More than 15 journalists have been killed in Mexico in 2022, making the country the most deadly place for media outside a war zone.
“When you start talking to journalists from other continents, you realize that there is no border to this problem,” she said
Estemirova believes that those who work in an atmosphere of risk should do so in the knowledge they will have the help and solidarity of their colleagues.
“They believe that they have a mission: the search for truth. It is very important that journalists who are walking along this road – and this is a rather lonely road – have support.”
One way to do that is to publicize the work of journalists persecuted for their investigations.
Natalya Zubkova is a journalist in the small Russian town in the Kuzbass region, and she founded the website “News of Kiselyovsk” in 2017.
Zubkova covered issues including education, the environment, authorities and crime. But she also received death threats and was physically attacked.
After four years, the news website closed and Zubkova fled the country.
But her work caught the attention of filmmaker Alina Simone.
New York-based Simone applied for a JFJ grant to make a documentary, “Black Snow,” about how Zubkova tried to tell the world about life in a city of seven coal mines and 90,000 people.
It is a place where mining activity often turns the snow black and where citizen journalism requires remarkable courage.
“Natalya tried to protect the interests of ordinary people with her journalism, and was forced to leave Russia in the end,” said Simone.
She was so impressed by the videos that Zubkova posted on YouTube that she decided to make a story about her Russian colleague.
“I had a very strong sense of camaraderie toward her. When I arrived in Kiselyovsk and Kemerovo, the atmosphere there frankly shocked me,” Simone said. “Everything looked much worse in terms of the attitude toward journalists, activists, and also foreigners.
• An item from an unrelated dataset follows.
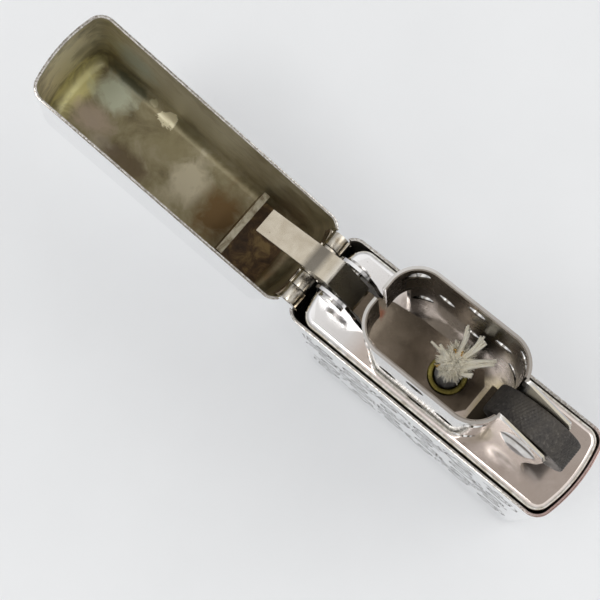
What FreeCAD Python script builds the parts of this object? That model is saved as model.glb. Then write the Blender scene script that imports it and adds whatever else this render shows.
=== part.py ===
import FreeCAD, Part
import math
import os

# Windproof flip-top lighter, modelled open.
# Millimetres. Origin at the centre of the case's base, +Z up, hinge at -X, decorated face at -Y.

# case and lid (drawn sheet shells)
CASE_LENGTH = 38.6
CASE_THICK = 12.55
CASE_HEIGHT = 35.0
WALL = 0.4
END_BOW = 1.0
CORNER_R = 2.1
EDGE_R = 1.2
LID_EDGE_R = 2.2
LID_RIM_Z = 35.3
LID_TOP_Z = 56.8
LID_OPEN_DEG = 162.0

# hinge
PIVOT_X = -19.2
PIVOT_Z = 35.15
KNUCKLES = 5
HINGE_WIDTH = 10.0
BARREL_R = 1.1
PIN_R = 0.5
PIN_BORE_R = 0.56
LEAF_THICK = 0.35
LEAF_DEPTH = 4.2
NOTCH_HALF = 5.3
NOTCH_DEPTH = 1.6

# stop plate inside the lid (lid drawn closed)
STOP_FACE_X = -10.5
STOP_EDGE_Z = 49.6
STOP_LOW_Y = -4.6
STOP_HIGH_Y = 5.0
STOP_THICK = 0.5
STOP_PLATE_THICK = 0.9

# insert
INSERT_LENGTH = 36.0
INSERT_THICK = 11.35
INSERT_CENTRE_X = 0.7
INSERT_BOW = 0.95
INSERT_CORNER_R = 1.9
INSERT_WALL = 0.45
INSERT_BOTTOM_Z = 2.0
INSERT_TOP_Z = 36.0
SHOULDER_R = 0.8

# chimney
CHIMNEY_LEFT_X = -8.73
CHIMNEY_RIGHT_X = 8.07
CHIMNEY_HALF = 5.11
CHIMNEY_CORNER_R = 3.6
CHIMNEY_WALL = 0.45
CHIMNEY_TOP_Z = 54.7
SEAM_LOW_Y = -0.8
SEAM_HIGH_Y = 0.4
VENT_R = 1.1
VENTS = (
    (41.2, (-6.4, 0.1, 6.2)),
    (46.9, (-3.7, 3.8)),
    (52.2, (-7.0, -0.1, 6.6)),
)

# wheel, cheeks and flint gear
WHEEL_X = 11.2
WHEEL_Z = 46.2
WHEEL_R = 5.1
WHEEL_HALF = 1.65
WHEEL_TEETH = 40
TOOTH_DEPTH = 0.22
CHEEK_IN = 1.95
CHEEK_OUT = 2.35
AXLE_R = 1.0
AXLE_HEAD_R = 2.3
AXLE_HEAD_H = 0.7
TUBE_R = 1.7
TUBE_BORE_R = 1.35
TUBE_LOW_Z = 3.8
TUBE_TOP_Z = 39.4
FLINT_R = 1.2
FLINT_TOP_Z = 40.85
FLINT_LOW_Z = 36.9
SPRING_LOW_Z = 9.2
SPRING_TOP_Z = 34.2
SPRING_TURNS = 18
SPRING_COIL_R = 0.95
SPRING_WIRE_R = 0.17
SCREW_HEAD_R = 2.5
SCREW_LOW_Z = 2.25
SCREW_HEAD_TOP_Z = 3.5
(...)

We were under constant surveillance. Our car was followed all the time … Already in August 2019, it was clear to me where everything was going.”
Simone said the community of Russian journalists is under threat.
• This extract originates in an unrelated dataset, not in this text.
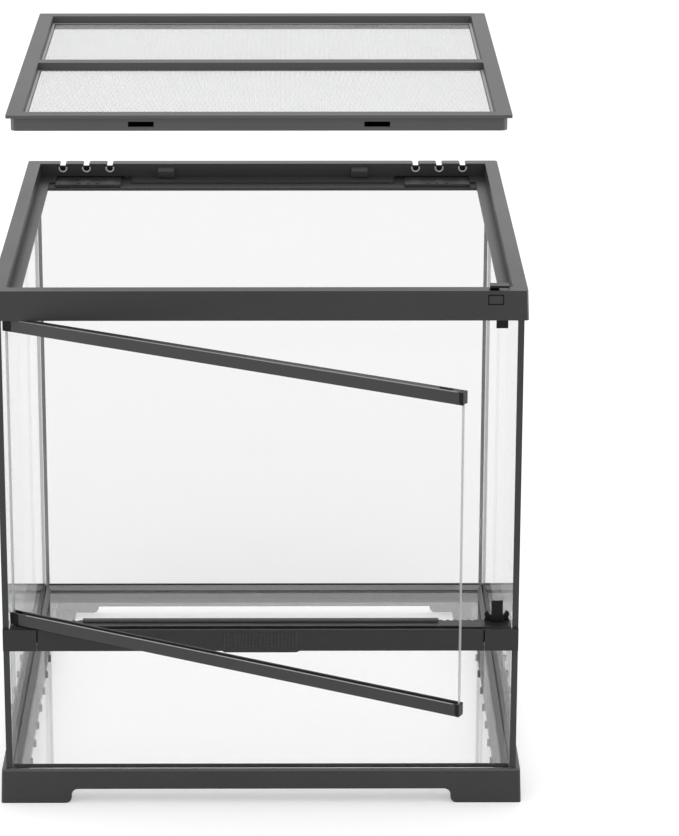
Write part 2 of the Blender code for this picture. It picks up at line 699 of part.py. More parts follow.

“These people are deprived of their profession, they are pressured. Often their lives are destroyed. It is very difficult to explain to the West what it means to be a citizen journalist in a region whose governor, Sergei Tsivilyov, has family ties to Vladimir Putin,” Simone said.
But organizations such as the JFJ are working to provide support and assistance to those on the front lines in Ukraine or under threat in Russia.
This article originated in VOA’s Russian service.